Saturday, 12 August 2017

Allowing dogs in courtrooms brings calm, concerns


After months of telling her story over and over to police officers and lawyers, it was finally time for the 12-year-old Bucks County girl to walk into the courtroom and testify against her rapist.

She was petrified.

While she waited to be called into court, the girl curled up on a chair and hugged her knees. Then Bud, a greyhound from Roxy Therapy Dogs, was brought to her side.

"She started petting Bud and you could just see the tension draining out of her face," said Sharon Fleck, executive director of the nonprofit that brings dogs to the Bucks County Justice Center and other locations. "I don't think she took her hands off him the entire time we were there."


Dogs are showing up in courthouses across the country, as prosecutors and victim advocates seek to harness their calming effect on witnesses and victims of all ages.

While some defendants have argued that trotting a canine through the courtroom plays on jurors' sympathies and gives the prosecution an unfair advantage, appellate courts have ruled in favor of allowing emotionally fragile witnesses to bring a dog to the stand with them.

"Dogs are miracle workers," said Bucks County Deputy District Attorney Kate Kohler, who prosecutes sex offenders in the office's special victims unit. "For a child who is scared about court, a dog is a kind of security blanket. It gives them courage to get up there."

Lehigh County has two dogs roaming the courthouse in Allentown — Ramona, a 2-year-old black Labrador who joined the Lehigh County district attorney's office last month as a comfort dog, and a yet-to-be-introduced explosives detection dog that belongs to the sheriff's office.

District Attorney Jim Martin believes Ramona, who will occupy a corner of victim-witness coordinator Kimberly Silvestri's office, will be particularly helpful to child-abuse victims.

"Children are often anxious and scared or withdrawn," Martin said. "Helping to reduce a child's anxiety, which we believe Ramona will do, will assist that child to relax and perhaps have better focus when called upon to testify."

Two other Pennsylvania district attorneys' offices — in Montgomery and Centre counties — employ comfort dogs, said Darlene Sullivan, executive director of Canine Partners for Life, the nonprofit that raised and trained Ramona.

Unlike a service dog that is trained in specific tasks to help a disabled person, comfort dogs or therapy dogs are trained to provide more passive emotional support to help someone cope with a situation.

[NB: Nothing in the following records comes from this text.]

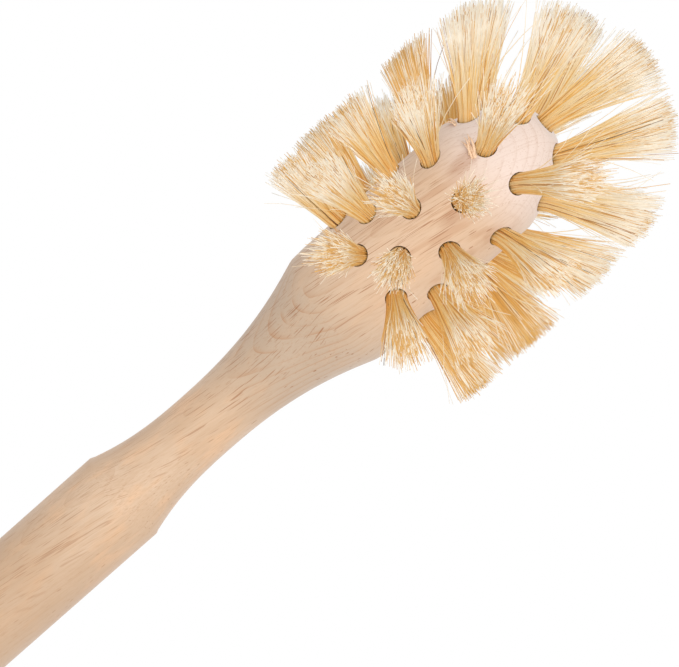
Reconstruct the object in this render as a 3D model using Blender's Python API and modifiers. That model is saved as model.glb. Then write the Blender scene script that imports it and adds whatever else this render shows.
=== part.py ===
"""Bottle brush: a turned beech handle and head, with tufts of plant fibre set in drilled holes.

Metres, +Z up. The brush stands upright on the end of its handle, and the origin is the centre of
the flat on that end. Angles round the head are measured from -Y, towards +X.
"""

import math
from dataclasses import dataclass

import bmesh
import bpy
from mathutils import Euler, Matrix, Vector

# Turned beech body, heights measured up from the top of the grip unless the name says otherwise
GRIP_LENGTH = 0.1250
GRIP_RADIUS = 0.0132
BUTT_ROUNDING = 0.0035
SHOULDER_ROUNDING = 0.0005
NECK_RADIUS = 0.0093
NECK_HEIGHT = 0.0306
HEAD_RADIUS = 0.0173
HEAD_BOTTOM_HEIGHT = 0.0765
HEAD_TOP_HEIGHT = 0.1290
NOSE_LENGTH = 0.0205
NOSE_FLAT_RADIUS = 0.0042
TAPER_POWER = 2.6
FLARE_POWER = 2.25
NOSE_FULLNESS = 1.2
NOSE_ROUNDNESS = 0.6

# Drilled holes and the rings that they stand in
HOLE_RADIUS = 0.00295
HOLE_DEPTH = 0.0065
NOSE_HOLE_DEPTH = 0.0036
HOLE_CUT_CLEARANCE = 0.0040
SEAT_GAP = 0.0003
RING_TUFTS = 7
RINGS_DROP = 0.0357
RING_DROP_SHARES = (1.0, 0.77, 0.48, 0.154)
LAST_RING_NOSE_SHARE = 0.371
RING_LEANS_DEG = (-6.0, 2.0, 8.0, 24.0, 44.0)
RING_TURN_DEG = -22.0
RING_STAGGER_SHARE = 0.5
NOSE_RING_TUFTS = 3
NOSE_RING_NOSE_SHARE = 0.878
NOSE_RING_LEAN_DEG = 63.0
NOSE_RING_TURN_DEG = -43.0
TIP_LEAN_DEG = 90.0

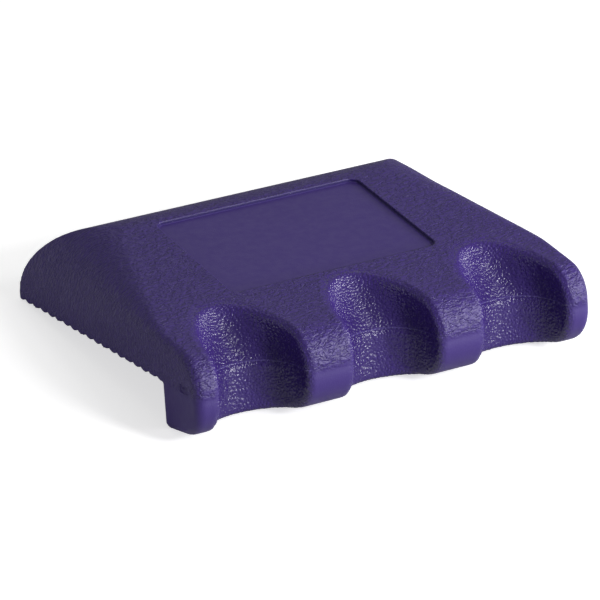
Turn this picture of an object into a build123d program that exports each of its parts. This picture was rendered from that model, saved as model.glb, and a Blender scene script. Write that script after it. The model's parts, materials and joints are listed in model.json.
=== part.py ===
"""Weighted portable holder for three billiard cues, hung on the edge of a table.

Frame: +Z up, origin at the middle of the inner corner where the table's edge sits.
The crests of the underside ribs lie on z = 0 (table top), the back of the lip on y = 0
(table edge). The weighted body reaches to +Y, the lip and its fingers hang towards -Y.
"""

import os
from math import acos, atan2, cos, degrees, hypot, radians, sin, tan

from build123d import *

# Overall sizes, mm
width_back = 139.0
width_front = 134.0
body_depth = 92.5
lip_thickness = 21.5
lip_drop = 15.0
lip_bottom_slope = 8.0
front_height = 14.4
base_band = 1.3
edge_round = 23.7

# Side shoulders: radius at the back and at the front, and the stretch over which it changes
shoulder_back = 23.0
shoulder_front = 3.0
blend_start = 4.0
blend_end = 65.0
shoulder_stations = 11

# Lip and fingers
front_top_round = 10.5
front_bottom_round = 12.5
lip_back_round = 1.0

# Cue rests
end_finger = 8.25
rest_count = 3
rest_width = 28.5
rest_web = 3.0
rest_top_taper = 1.5
rest_top_length = 25.0
rest_top_reach = 11.5
rest_top_margin = 4.0
rest_rim_round = 2.0
rim_wall_share = 0.8

# Panel on the top
panel_width = 70.0
panel_length = 51.0
panel_back = 64.3
panel_depth = 1.0
panel_corner = 3.0

# Ribs under the body and the base pad
rib_pitch = 5.0
rib_first = 1.5
rib_depth = 0.8
rib_land = 1.4
rib_arc = 5.0

# Ballast, its pocket and the pad that closes it
pad_side_wall = 13.0
pad_back_wall = 8.5
pad_front = 10.0
pad_thickness = 3.0
pad_corner = 6.0
pad_fit = 0.25
plate_side_ledge = 4.25
plate_front_ledge = 5.0
plate_back_ledge = 4.5
plate_thickness = 4.5
plate_count = 2
plate_corner = 4.0
plate_fit = 0.25
peg_diameter = 8.0
peg_spacing = 60.0
peg_fit = 0.25
peg_short = 0.5

# Moulding gate mark on the left end of the lip
gate_width = 5.0
gate_height = 2.8
gate_depth = 0.3
gate_corner = 0.6
gate_centre_y = -13.5
gate_centre_z = 1.8

# How far the cutting tools reach past the surfaces that they cut
cut_reach = 8.0
cut_overlap = 0.01

# Derived: the top falls straight from the back round to front_height above the table's edge
round_centre_y = body_depth - edge_round
front_rise = front_height - base_band
fall = atan2(round_centre_y, front_rise) - acos(edge_round / hypot(round_centre_y, front_rise))
top_slope = degrees(fall)
round_end_y = round_centre_y - edge_round * sin(radians(top_slope))
round_end_z = base_band + edge_round * cos(radians(top_slope))

# Derived: pad, plates and ribs follow the body
pad_width = width_front - 2 * pad_side_wall
pad_length = body_depth - pad_back_wall - pad_front
plate_width = pad_width - 2 * plate_side_ledge
plate_length = pad_length - plate_front_ledge - plate_back_ledge
plate_front = pad_front + plate_front_ledge
pocket_top = pad_thickness + plate_count * plate_thickness
rib_count = int((body_depth - rib_first) / rib_pitch) + 1
rib_crests = [rib_first + i * rib_pitch for i in range(rib_count)]

# Derived: cue rests, spread between the end fingers, with a rim round that their walls allow
rest_span = width_front - 2 * end_finger - rest_width
cue_pitch = rest_span / (rest_count - 1)
rest_centre_y = -rest_web - rest_width / 2
rest_top_centre_y = rest_top_reach - rest_top_length
rest_top_width = rest_width - 2 * rest_top_taper
rim_wall = min(lip_thickness + rest_centre_y, end_finger - shoulder_front)
rim_round = min(rest_rim_round, rim_wall_share * rim_wall)


def top_height(y):
    """Height of the sloping top above the rib crests at a distance y behind the lip."""
    return round_end_z - tan(radians(top_slope)) * (round_end_y - y)


def ridge_height(y):
    """Height of the body's crest at a distance y behind the lip, level over the back round."""
    return min(top_height(y), base_band + edge_round)


def lip_bottom(y):
    """Height of the lip's bottom, which rises towards the front, at a distance y."""
    return -lip_drop - y * tan(radians(lip_bottom_slope))


def half_width(y):
    """Half the width of the body at a distance y behind the lip."""
    taper = (width_back - width_front) / 2 / body_depth
    return width_front / 2 + taper * max(y, 0)


def shoulder_radius(y):
    """Radius of the side shoulder, growing evenly from the lip to the back."""
    t = min(max((y - blend_start) / (blend_end - blend_start), 0), 1)
    radius = shoulder_front + (shoulder_back - shoulder_front) * t
    return min(radius, ridge_height(y) - base_band)


def outside_corner(corner_plane, radius):
    """Section of the material outside a rounded corner that sits at the plane's origin."""
    centre = cut_overlap - radius
    with BuildSketch(corner_plane) as section:
        with BuildLine():
            arc = CenterArc((centre, centre), radius, 0, 90)
            outer = (cut_reach, cut_reach)
            Polyline(arc @ 1, (centre, cut_reach), outer, (cut_reach, centre), arc @ 0)
        make_face()
    return section.sketch


def rest_section(height, centre_y, opening, length):
    """Plan of one cue rest at one level: elliptic at the back, open to the front."""
    front = min(-lip_thickness, centre_y - length) - cut_reach
    with BuildSketch(Plane.XY.offset(height)) as section:
        with Locations((0, centre_y)):
            Ellipse(opening / 2, length)
            Rectangle(opening, centre_y - front, align=(Align.CENTER, Align.MAX))
    return section.sketch


def rounded_block(part_width, part_length, corner, front_y, bottom, height):
    """Rounded rectangular block centred on the width, front edge at front_y."""
    with BuildPart(mode=Mode.PRIVATE) as block:
        with BuildSketch(Plane.XY.offset(bottom)):
            with Locations((0, front_y + part_length / 2)):
                RectangleRounded(part_width, part_length, corner)
        extrude(amount=height)
    return block.part


def rib_valleys():
    """Bars that leave the rounded ribs when cut from an underside."""
    half = (rib_pitch - rib_land) / 2
    with BuildPart(mode=Mode.PRIVATE) as valleys:
        with BuildSketch(Plane.YZ):
            for crest in rib_crests[:-1]:
                middle = crest + rib_pitch / 2
                left = middle - half
                right = middle + half
                with BuildLine():
                    RadiusArc((left, 0), (middle, rib_depth), -rib_arc)
                    RadiusArc((middle, rib_depth), (right, 0), -rib_arc)
                    Polyline((right, 0), (right, -cut_reach), (left, -cut_reach), (left, 0))
                make_face()
        extrude(amount=width_back, both=True)
    return valleys.part


# Tools that shape the shoulders, the front edges and the cue rests
with BuildPart() as shoulder:
    for i in range(shoulder_stations):
        y = (body_depth + cut_reach) * (1 - i / (shoulder_stations - 1))
        tilt = top_slope if y < round_centre_y else 0
        forward = Vector(0, -1, 0).rotate(Axis.X, tilt)
        edge_point = (half_width(y), y, ridge_height(y))
        corner = Plane(origin=edge_point, x_dir=(1, 0, 0), z_dir=forward)
        add(outside_corner(corner, shoulder_radius(y)))
    loft()

with BuildPart() as front_edge:
    with BuildLine(Plane.YZ.offset(width_front / 2)) as nose:
        FilletPolyline(
            (0, top_height(0)),
            (-lip_thickness, top_height(-lip_thickness)),
            (-lip_thickness, lip_bottom(-lip_thickness)),
            (cut_reach, lip_bottom(cut_reach)),
            radius=(front_top_round, front_bottom_round),
        )
    corner = Plane(origin=nose.line @ 0, x_dir=(1, 0, 0), z_dir=nose.line % 0)
    add(outside_corner(corner, shoulder_front))
    sweep()

with BuildPart() as rest:
    rest_bottom = -lip_drop - cut_reach
    add(rest_section(rest_bottom, rest_centre_y, rest_width, rest_width / 2))
    extrude(amount=-rest_bottom)
    add(rest_section(0, rest_centre_y, rest_width, rest_width / 2))
    rest_top = top_height(0) + rest_top_margin
    add(rest_section(rest_top, rest_top_centre_y, rest_top_width, rest_top_length))
    loft()

# Body: side outline swept across the width, then trimmed in plan and along its edges
with BuildPart() as holder_body:
    with BuildSketch(Plane.YZ):
        with BuildLine():
            back = CenterArc((round_centre_y, base_band), edge_round, 0, 90 + top_slope)
            FilletPolyline(
                back @ 1,
                (-lip_thickness, top_height(-lip_thickness)),
                (-lip_thickness, lip_bottom(-lip_thickness)),
                (0, -lip_drop),
                (0, 0),
                radius=(front_top_round, front_bottom_round, lip_back_round),
            )
            Polyline((0, 0), (body_depth, 0), back @ 0)
        make_face()
    extrude(amount=width_back, both=True)

    with BuildSketch(Plane.XY.offset(-lip_drop)):
        with BuildLine():
            Polyline(
                (half_width(0), -lip_thickness),
                (half_width(0), 0),
                (half_width(body_depth), body_depth),
                (-half_width(body_depth), body_depth),
                (-half_width(0), 0),
                (-half_width(0), -lip_thickness),
                close=True,
            )
        make_face()
    extrude(amount=lip_drop + base_band + edge_round, mode=Mode.INTERSECT)

    for edge_tool in (shoulder.part, front_edge.part):
        add(edge_tool, mode=Mode.SUBTRACT)
        add(mirror(edge_tool, about=Plane.YZ, mode=Mode.PRIVATE), mode=Mode.SUBTRACT)
    with GridLocations(cue_pitch, 1, rest_count, 1):
        add(rest, mode=Mode.SUBTRACT)

    cut_edges = holder_body.edges(Select.LAST)
    creases = cut_edges.filter_by_position(Axis.Z, -cut_overlap, cut_overlap)
    upright = cut_edges.filter_by(Axis.Z)
    seams = upright.filter_by_position(
        Axis.Y, rest_centre_y - cut_overlap, rest_centre_y + cut_overlap
    )
    rims = [edge for edge in cut_edges if edge not in creases + seams]
    fillet(rims, rim_round)

    # Sunk label panel, left plain
    panel_plane = Plane(
        origin=(0, panel_back, top_height(panel_back)),
        x_dir=(1, 0, 0),
        z_dir=Vector(0, 0, 1).rotate(Axis.X, top_slope),
    )
    with BuildSketch(panel_plane):
        with Locations((0, -panel_length / 2)):
            RectangleRounded(panel_width, panel_length, panel_corner)
    extrude(amount=-panel_depth, mode=Mode.SUBTRACT)

    # Pocket for the base pad, then the deeper one for the ballast with its two pegs
    add(
        rounded_block(
            pad_width + 2 * pad_fit,
            pad_length + 2 * pad_fit,
            pad_corner,
            pad_front - pad_fit,
            -cut_reach,
            pad_thickness + cut_reach,
        ),
        mode=Mode.SUBTRACT,
    )
    add(
        rounded_block(
            plate_width + 2 * plate_fit,
            plate_length + 2 * plate_fit,
            plate_corner,
            plate_front - plate_fit,
            pad_thickness,
            pocket_top - pad_thickness,
        ),
        mode=Mode.SUBTRACT,
    )
    with BuildSketch(Plane.XY.offset(pocket_top)):
        with Locations((0, plate_front + plate_length / 2)):
            with GridLocations(peg_spacing, 1, 2, 1):
                Circle(peg_diameter / 2)
    extrude(amount=-(pocket_top - pad_thickness - peg_short))

    # Ribbed underside
    add(rib_valleys(), mode=Mode.SUBTRACT)

    # Gate mark on the left end of the lip
    with BuildSketch(Plane.YZ.offset(gate_depth - half_width(gate_centre_y))):
        with Locations((gate_centre_y, gate_centre_z)):
            RectangleRounded(gate_width, gate_height, gate_corner)
    extrude(amount=-cut_reach, mode=Mode.SUBTRACT)

# Ballast plates, stacked in the pocket over the pegs
ballast_plates = []
for level in range(plate_count):
    with BuildPart() as plate:
        add(
            rounded_block(
                plate_width,
                plate_length,
                plate_corner,
                plate_front,
                pad_thickness + level * plate_thickness,
                plate_thickness,
            )
        )
        with BuildSketch(Plane.XY.offset(pad_thickness + level * plate_thickness)):
            with Locations((0, plate_front + plate_length / 2)):
                with GridLocations(peg_spacing, 1, 2, 1):
                    Circle(peg_diameter / 2 + peg_fit)
        extrude(amount=plate_thickness, mode=Mode.SUBTRACT)
    ballast_plates.append(plate.part)

# Base pad, closing the pocket from below
with BuildPart() as base_pad:
    add(rounded_block(pad_width, pad_length, pad_corner, pad_front, 0, pad_thickness))
    add(rib_valleys(), mode=Mode.SUBTRACT)

# One file per piece
holder_body.part.label = "holder_body"
ballast_plates[0].label = "ballast_plate_lower"
ballast_plates[1].label = "ballast_plate_upper"
base_pad.part.label = "base_pad"

os.makedirs("parts", exist_ok=True)
export_step(holder_body.part, "parts/holder_body.step")
export_step(ballast_plates[0], "parts/ballast_plate_lower.step")
export_step(ballast_plates[1], "parts/ballast_plate_upper.step")
export_step(base_pad.part, "parts/base_pad.step")
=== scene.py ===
"""Looks of the weighted cue holder: moulded body, ballast plates, base pad and a plain stage."""

import json
import math

import bmesh
import bpy
import numpy as np
from mathutils import Matrix, Vector, noise


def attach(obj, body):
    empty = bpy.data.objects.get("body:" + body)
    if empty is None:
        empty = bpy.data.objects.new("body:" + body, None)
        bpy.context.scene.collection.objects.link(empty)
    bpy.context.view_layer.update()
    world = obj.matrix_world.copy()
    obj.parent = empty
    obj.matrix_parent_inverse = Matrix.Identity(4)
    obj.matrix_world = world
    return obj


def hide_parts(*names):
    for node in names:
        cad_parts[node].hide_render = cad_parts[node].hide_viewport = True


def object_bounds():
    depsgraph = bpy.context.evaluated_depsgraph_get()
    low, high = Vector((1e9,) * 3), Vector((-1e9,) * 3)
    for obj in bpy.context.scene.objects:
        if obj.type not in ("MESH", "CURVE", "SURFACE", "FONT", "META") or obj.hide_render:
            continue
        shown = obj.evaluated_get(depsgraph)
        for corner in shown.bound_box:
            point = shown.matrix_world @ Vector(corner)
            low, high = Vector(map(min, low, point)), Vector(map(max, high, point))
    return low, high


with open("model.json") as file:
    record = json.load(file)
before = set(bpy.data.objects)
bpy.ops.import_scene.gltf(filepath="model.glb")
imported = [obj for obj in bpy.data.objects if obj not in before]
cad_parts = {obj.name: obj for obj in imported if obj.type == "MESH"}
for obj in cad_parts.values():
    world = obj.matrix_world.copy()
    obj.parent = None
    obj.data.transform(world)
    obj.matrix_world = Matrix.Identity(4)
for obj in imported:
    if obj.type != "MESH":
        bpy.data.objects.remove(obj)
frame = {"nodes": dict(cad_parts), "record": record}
cad_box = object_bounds()
record = frame["record"]

MM = 0.001
PER_MM = 1000.0

# Body mesh. A pair of lengths is where a soft mask starts and where it is full.
VOXEL = 0.4 * MM
EDGE_ROUNDS = 3
EDGE_PUSH = 0.5
SKIN_ROUNDS = 40
SKIN_PUSH = 0.6
SKIN_RETURN = 0.62
SKIN_ABOVE = (2.0 * MM, 4.0 * MM)
SKIN_ON_LIP = (1.5 * MM, 3.0 * MM)
SKIN_OFF_PANEL = (0.8 * MM, 2.0 * MM)

# Cue rests: the wall stands upright to the parting line, then leans back to an ellipse
REST_TOP = 18.4 * MM
REST_TOP_WIDTH = 25.5 * MM
REST_TOP_LENGTH = 25.0 * MM
REST_TOP_CENTRE = -13.5 * MM
REST_MARGIN = 0.9 * MM
REST_MEAN_RADIUS = 14 * MM
REST_RIM_FADE = 0.13
REST_BACK = (10.5 * MM, 12.0 * MM)
PARTING_HEIGHT = 1.0 * MM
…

Nationwide, 141 dogs work in courthouses in 35 states, according to the Courthouse Dogs Foundation in Bellevue, Wash. Not all are on "staff," like Ramona. Some visit the courthouse for special programs.

Precautions are taken to protect young victims' privacy as they interact with the dogs. And dog handlers typically are given just enough information about the children and their cases to prepare them for what they might hear.

Easing children's anxiety is important, Kohler said, because a complicated court case can move slowly, forcing a child to wait for hours or even days to take the stand.

In the case of the 12-year-old Bucks girl, her rapist pleaded guilty after several hours of tense pretrial negotiations, and the child didn't have to testify.

Not only do dogs help children relax in a courthouse, they also ease the anxiety of victims and their relatives, lawyers and even police officers.

"As soon as the dog gets there, everyone starts smiling and petting the dog," said Kendel Beck, with Network Of Victim Assistance, a Bucks organization that's a partner in the comfort dog program. "I know they always make me feel better."

Some studies back up advocates' claims. A 2014 study published in the Proceedings of the National Academy of Sciences showed that petting and looking into the eyes of a dog caused human test subjects to release the chemical oxytocin, which can slow heart rate and breathing, quiet blood pressure and inhibit the production of stress hormones.